* _WHAT TO DO_: Which lines of the records contain "bodies"? Collect every one of them.

◇ ◇ ◇ ◇ ◇

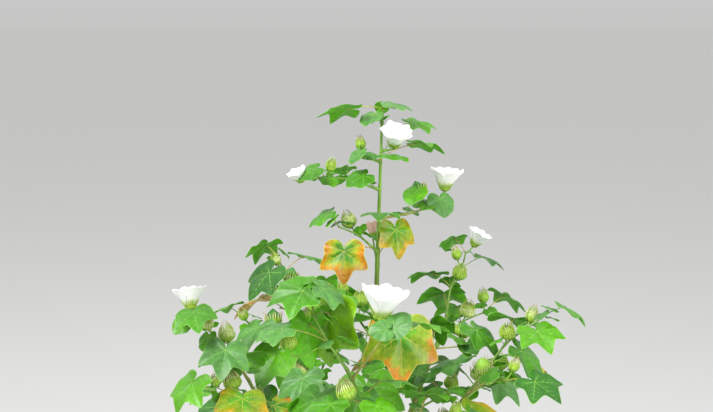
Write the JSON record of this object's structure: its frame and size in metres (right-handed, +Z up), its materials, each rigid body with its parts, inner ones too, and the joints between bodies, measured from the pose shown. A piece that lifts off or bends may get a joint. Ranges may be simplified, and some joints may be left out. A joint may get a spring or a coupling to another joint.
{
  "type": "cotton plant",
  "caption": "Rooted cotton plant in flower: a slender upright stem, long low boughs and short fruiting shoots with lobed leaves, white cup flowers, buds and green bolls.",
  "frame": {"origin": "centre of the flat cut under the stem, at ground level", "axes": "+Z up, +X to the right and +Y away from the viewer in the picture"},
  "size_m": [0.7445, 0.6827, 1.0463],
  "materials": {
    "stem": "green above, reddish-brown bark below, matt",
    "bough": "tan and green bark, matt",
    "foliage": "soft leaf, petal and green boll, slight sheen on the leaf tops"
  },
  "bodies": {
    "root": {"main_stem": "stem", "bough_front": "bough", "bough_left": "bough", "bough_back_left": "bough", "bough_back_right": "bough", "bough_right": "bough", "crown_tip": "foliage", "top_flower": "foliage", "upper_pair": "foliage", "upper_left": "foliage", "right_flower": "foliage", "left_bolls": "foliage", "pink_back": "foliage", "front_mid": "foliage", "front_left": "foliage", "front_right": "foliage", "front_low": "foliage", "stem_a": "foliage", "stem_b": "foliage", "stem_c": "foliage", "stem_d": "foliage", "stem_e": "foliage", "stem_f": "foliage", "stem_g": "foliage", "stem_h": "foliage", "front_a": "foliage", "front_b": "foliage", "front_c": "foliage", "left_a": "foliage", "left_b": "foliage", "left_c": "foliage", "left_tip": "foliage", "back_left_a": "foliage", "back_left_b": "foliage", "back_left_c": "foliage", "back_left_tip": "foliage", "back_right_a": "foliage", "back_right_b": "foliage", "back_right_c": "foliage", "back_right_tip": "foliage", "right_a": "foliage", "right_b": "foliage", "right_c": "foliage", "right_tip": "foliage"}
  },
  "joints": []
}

◇ ◇ ◇ ◇ ◇

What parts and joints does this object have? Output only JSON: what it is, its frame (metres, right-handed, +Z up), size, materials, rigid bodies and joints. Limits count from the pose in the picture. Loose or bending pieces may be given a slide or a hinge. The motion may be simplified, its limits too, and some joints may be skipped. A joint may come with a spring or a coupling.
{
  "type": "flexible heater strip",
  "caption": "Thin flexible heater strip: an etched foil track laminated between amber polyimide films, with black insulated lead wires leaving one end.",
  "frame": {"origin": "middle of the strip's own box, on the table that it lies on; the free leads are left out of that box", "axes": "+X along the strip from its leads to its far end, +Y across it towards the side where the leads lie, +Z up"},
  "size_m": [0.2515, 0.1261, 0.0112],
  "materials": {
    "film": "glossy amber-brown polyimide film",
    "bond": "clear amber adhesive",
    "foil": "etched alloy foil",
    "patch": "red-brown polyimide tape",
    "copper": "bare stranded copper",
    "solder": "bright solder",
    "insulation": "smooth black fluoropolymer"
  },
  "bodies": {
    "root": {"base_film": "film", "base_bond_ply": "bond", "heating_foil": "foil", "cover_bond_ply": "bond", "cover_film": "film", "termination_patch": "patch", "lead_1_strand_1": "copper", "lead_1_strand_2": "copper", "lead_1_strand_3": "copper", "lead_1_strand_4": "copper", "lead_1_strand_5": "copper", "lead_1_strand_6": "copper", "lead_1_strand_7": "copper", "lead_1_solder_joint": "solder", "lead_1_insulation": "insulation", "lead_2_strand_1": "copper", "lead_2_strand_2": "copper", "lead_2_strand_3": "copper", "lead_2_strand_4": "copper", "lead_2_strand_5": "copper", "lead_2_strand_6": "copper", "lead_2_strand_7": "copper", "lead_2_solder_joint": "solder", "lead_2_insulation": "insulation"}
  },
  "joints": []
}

◇ ◇ ◇ ◇ ◇

* _SOLUTION FOR THIS PROBLEM_:
Write the JSON record of this object's structure: its frame and size in metres (right-handed, +Z up), its materials, each rigid body with its parts, inner ones too, and the joints between bodies, measured from the pose shown. A piece that lifts off or bends may get a joint. Ranges may be simplified, and some joints may be left out. A joint may get a spring or a coupling to another joint.
  "bodies": {
What parts and joints does this object have? Output only JSON: what it is, its frame (metres, right-handed, +Z up), size, materials, rigid bodies and joints. Limits count from the pose in the picture. Loose or bending pieces may be given a slide or a hinge. The motion may be simplified, its limits too, and some joints may be skipped. A joint may come with a spring or a coupling.
  "bodies": {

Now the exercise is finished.